Most variable rate mortgages have static monthly payments, which protect the borrower’s cash flow from changes to the Prime Rate. Four of the big six banks offer this, and so do several credit unions.
But further Bank of Canada rate increases this Fall has led these banks to increase many borrowers’ scheduled payments.
This happens when a mortgage’s Trigger Rate and Trigger Point come into play. Here you will find a complete explanation and discussion of trigger rate and trigger point.
The most recent Bank of Canada overnight rate announcement on October 26, 2022 resulted in another 0.5% increase to the Prime Rate, and it is quite possible your static payment variable rate mortgage might hit its own “Trigger Rate.”
If you exceed your personal Trigger Rate, to avoid your mortgage balance owing increasing, the bank will notify you. They typically recommend customers increase the mortgage payment or convert to a fixed rate mortgage to avoid reaching the Trigger Point (defined below). However, not every bank will require an action by the customer (and/or cosigner) at this time. Some will wait to see if your current mortgage balance is now the same as or even greater than the original mortgage balance. As you will see below, this is called your Trigger Point.

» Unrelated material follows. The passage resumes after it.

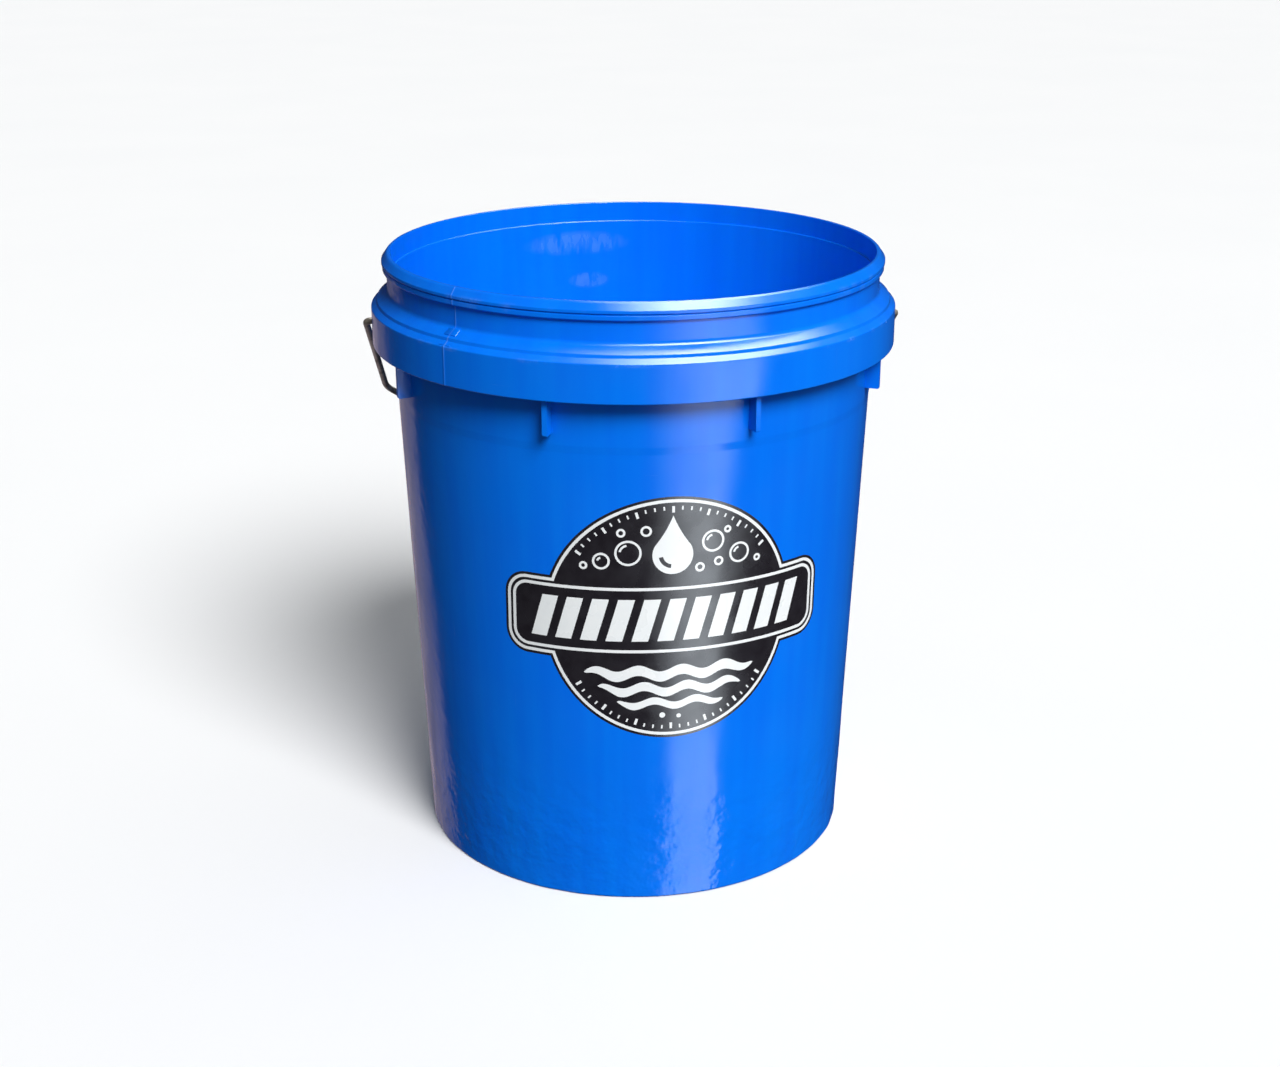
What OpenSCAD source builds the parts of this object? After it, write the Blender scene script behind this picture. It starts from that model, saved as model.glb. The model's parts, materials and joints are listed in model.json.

What is my Personal Trigger Rate?
Here is a simple calculator which will approximate your personal trigger rate. This is the first and only free such calculator in Canada. Please note this is not intended as a basis for financial decisions. It’s best you contact your financial institution to confirm your personal trigger rate. The calculation methodology was generously provided by Frances Hinojosa, Tribe Financial Group.
If you want to understand all your options, please contact us.
When interest rates increase to the point that regular principal and interest payment no longer covers the interest charged, interest is deferred, and the principal balance (total cost) can increase until it hits the Trigger Point.
Trigger Point is when the outstanding principal amount (including any deferred interest) exceeds the original principal amount.
It’s most likely to happen first to variable rate mortgages arranged between the Spring of 2020 and early March 2022 when the Prime Rate was only 2.45%. Today, at the end of October 2022, the Prime Rate is now 5.95%. A staggering increase of 3.5% in seven short months.
The longer your amortization period, the lower will be your mortgage’s Trigger Rate.